What Does a Cookieless Future Mean To Digital Marketing

by | Digital Advertising, Target Marketing

What Does a Cookieless Future Mean To Digital Marketing

Cookies, also known as HTTP cookies or internet cookies, are designed for internet browsers to track, personalize, and save information about each user session. Every time you visit a new page on a site, the information is saved to use for decision-making purposes at some point in the future.

Cookies were developed in the early 1990s, and have become an integral part of the digital marketing process.

But something has changed recently that has made digital marketers stand up and take notice. Google announced its Privacy Sandbox initiative to create technologies that both protect people’s privacy as well as give companies and developers the tools necessary to thrive in a digital world. Chrome will be phasing out support for third-party cookies by late 2023, and won’t be pursuing other technology that identifies individual users.

What does it mean for digital marketing as we move towards a cookieless future?

Google will never abandon its ad platform, and will shift to other ways of marketing and advertising. While it’s too soon to understand what that may look like, as a marketer, there are things you can implement now to begin preparing.

Understanding first-party and third-party cookies

First and third-party cookies are designed to track user behavior. How they collect data is different.

First-party cookies are used by the website you visit. The site owners collect data as you move around, to provide you with a better user experience. When you visit Amazon, for example, you login and store your credentials. Every time you visit, it retains your information, keeping your clicks and preferences in storage to make it easier to shop.

Third-party cookies are created by sites outside of the domain you are currently on. They are used for digital marketing purposes. As you shop Amazon, you may browse an item, then leave the site without making a purchase. A third-party cookie can be set by a third-party server, such as an ad vendor, using the code to further market the searched product to you as you move to other sites also using the code.

A handful of first-party data drivers control a dominating amount of online data – Apple, Amazon, Facebook, and Google. Their data share is massive, relying on internal accounts, subscriptions, and purchases to keep them afloat.

For everybody else, it means moving forward into a world with increasing challenges to build and grow. Prices for access to these giant’s databases will most likely continue to swell.

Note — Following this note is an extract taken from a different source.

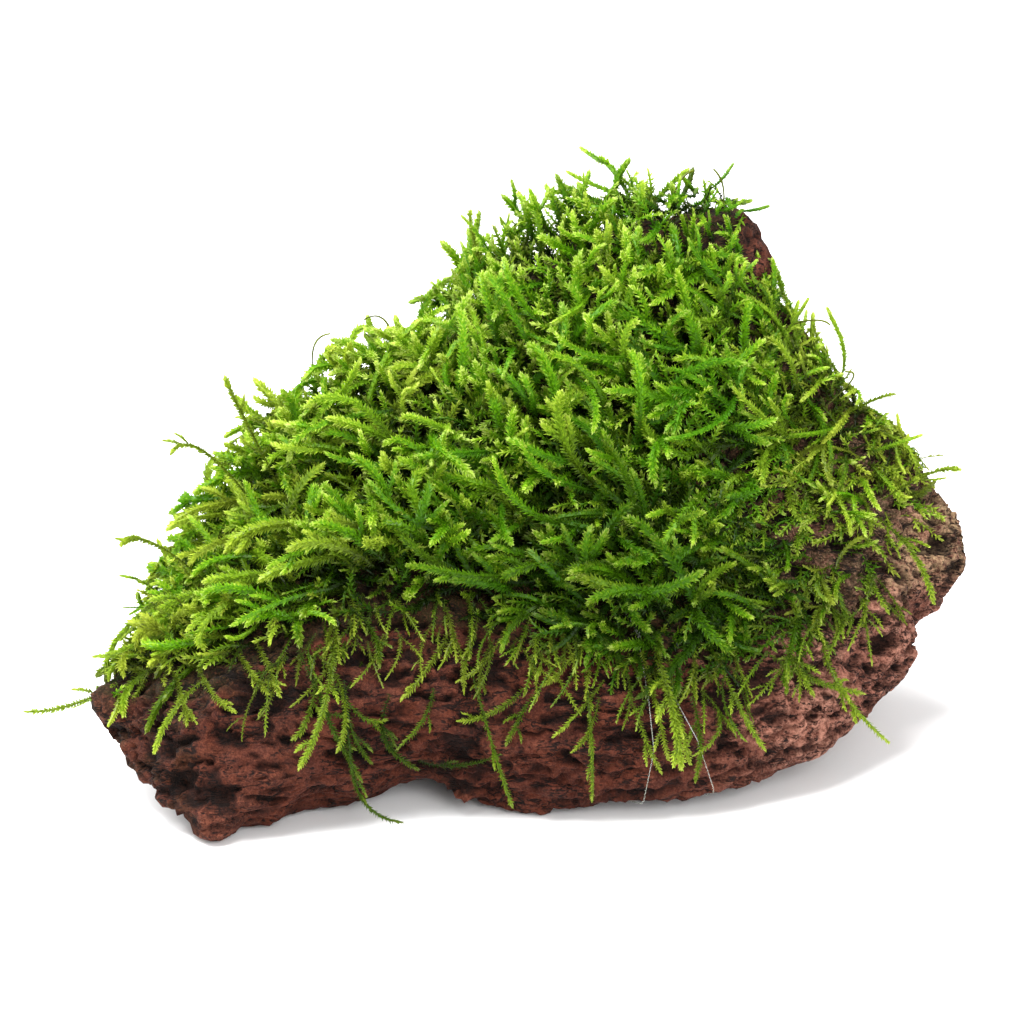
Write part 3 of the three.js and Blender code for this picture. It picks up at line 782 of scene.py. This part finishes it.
def shoots(chosen, length, start, height, allowance):
    """Shoots rooted at the chosen places. Start and height are shares of the carpet's depth there,
    between which the roots and the tips lie."""
    count = len(chosen)
    depths = moss_depth[chosen] * (1 - 0.45 * clearings[chosen])
    root_heights = depths * moss_rng.uniform(*start, count) - 0.3
    roots = rock_points[chosen] + rock_normals[chosen] * root_heights[:, None]
    x, _, z = roots.T
    lengths = np.clip(moss_rng.normal(length, 0.25 * length, count), 6, 24)
    lengths *= 0.5 + 0.5 * smooth(depths, 1, 5)
    lengths *= (1 - 0.3 * smooth(x, -44, -56)) * (1 - 0.2 * smooth(z, 60, 72))
    rise = np.maximum(depths * moss_rng.uniform(*height, count), 0.6) * (1 + 0.4 * smooth(z, 58, 72))
    lines, upper = grow(roots, rock_normals[chosen], lean_of(roots, depths), lengths, rise,
                        moss_rng.normal(0.05, 0.4, count), moss_rng.normal(0, 0.55, count),
                        moss_rng.normal(0.3, 1.0, count) * (1 - 0.5 * smooth(z, 55, 68)))
    allowance = allowance + moss_rng.exponential(1.2, count) + by_zone(roots, STANDING_OUT)
    lines, kept = within_carpet(lines, allowance)
    lines, heights = clear_of_rock(lines, 0.6)
    tones = carpet_tones(lines, depths, heights)
    size = moss_rng.normal(1, 0.1, count) * (0.55 + 0.45 * kept)
    return {"lines": lines, "upper": upper, "tones": tones, "lengths": lengths * kept, "size": size}


# Small clearings, where the carpet is lower and the eye falls into its dark depth.
clearings = patches(8.5, 2, 9.1, 0.12, 0.5) * (1 - 0.8 * zone(rock_points, FULL_UPPER_LEFT))
undergrowth = shoots(rooted_at(gap=2.2, least_depth=0.9),
                     length=9.5, start=(0, 0.15), height=(0.3, 0.85), allowance=-0.5)
leaders = shoots(rooted_at(gap=3.7, least_depth=2.2),
                 length=14.5, start=(0.25, 0.55), height=(0.4, 0.85), allowance=0.6)
leaders["size"] *= 1.18 - 0.28 * smooth(leaders["lines"][:, 0, 0], 28, 42)
undergrowth["tones"][..., 2] *= 0.8 + 0.2 * smooth(undergrowth["lines"][..., 2], 38, 50)
leaders["tones"][..., 2] = np.maximum(leaders["tones"][..., 2], 0.22)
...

What does that mean for you right now? How do you plan for a cookieless future?

Do your research

Third-party cookies are going away. They will soon be a thing of the past. If you rely on them exclusively for traffic to your site, and revenue for your company, you will be impacted heavily in the not-so-distant future.

Now is the time to start branching out and finding other ways to reach out to your customers. A great place to start is by getting to know your customers better. Who are they? Why do they like your brand? What are their interests, goals, and desires? The more in-depth you build your customer avatar, the more you’ll discover about where they hang out and what they like to do. Start building other ways of communicating with them for a stronger first-party relationship in the future.

Start using first-party cookie technology

We mentioned first-party cookie technology being used by the behemoths in the industry. You can use the same technology yourself. Contextual targeting uses display ads based on what visitors search for while on your site. If you sell clothing and a visitor lands on a page selling jeans, a contextual ad will allow ads for that pair of jeans to follow visitors as they move to other sites. Because this data was captured by a visitor on your site, it’s considered first-party data.

Invest in creating your own content

As you start to build a stronger relationship with your audience, it’s equally important for you to grow your own lists. Find new ways of getting people to sign up for your email list and build your subscriber database. Adding value will win every time.

This can work hand in hand with your contextual targeting strategy. When they visit your site and spend time on a page, you can gently remind them of that product as they surf around on other sites.

Use first-party data to learn more about who they are and what they desire. This gives you more information to personalize your offer.

Work to create more eye-catching visuals that will attract new visitors to your site. Now is the time if you haven’t updated your site, graphics, and landing pages in a while. You can even A/B test different resources by using contextual targeting strategies to determine what your audience wants.

Create a strategy that helps you grow in a cookieless future

Always be learning and growing. Those words are an integral part of any marketer’s plan, but right now, for digital marketing, it’s mandatory.

The world of marketing is changing fast. There will be challenges as you find new ways of moving past relying on cookies to advertise and reach out to your prospects and clients. Yet as one strategy moves away, others will come to light.

By staying on top of both your short and long-term strategies, you’ll find new ways to get closer to your customers, and give them what they’re looking for from a company. We won’t go back to a time without digital marketing; it’s just going to change the way we track audiences and serve them ads.

If you haven’t invested in learning more about the digital marketing process before, there’s never been a better time. Choose a partner that can help deliver on your goals in a variety of ways, helping you build out your long-term goals.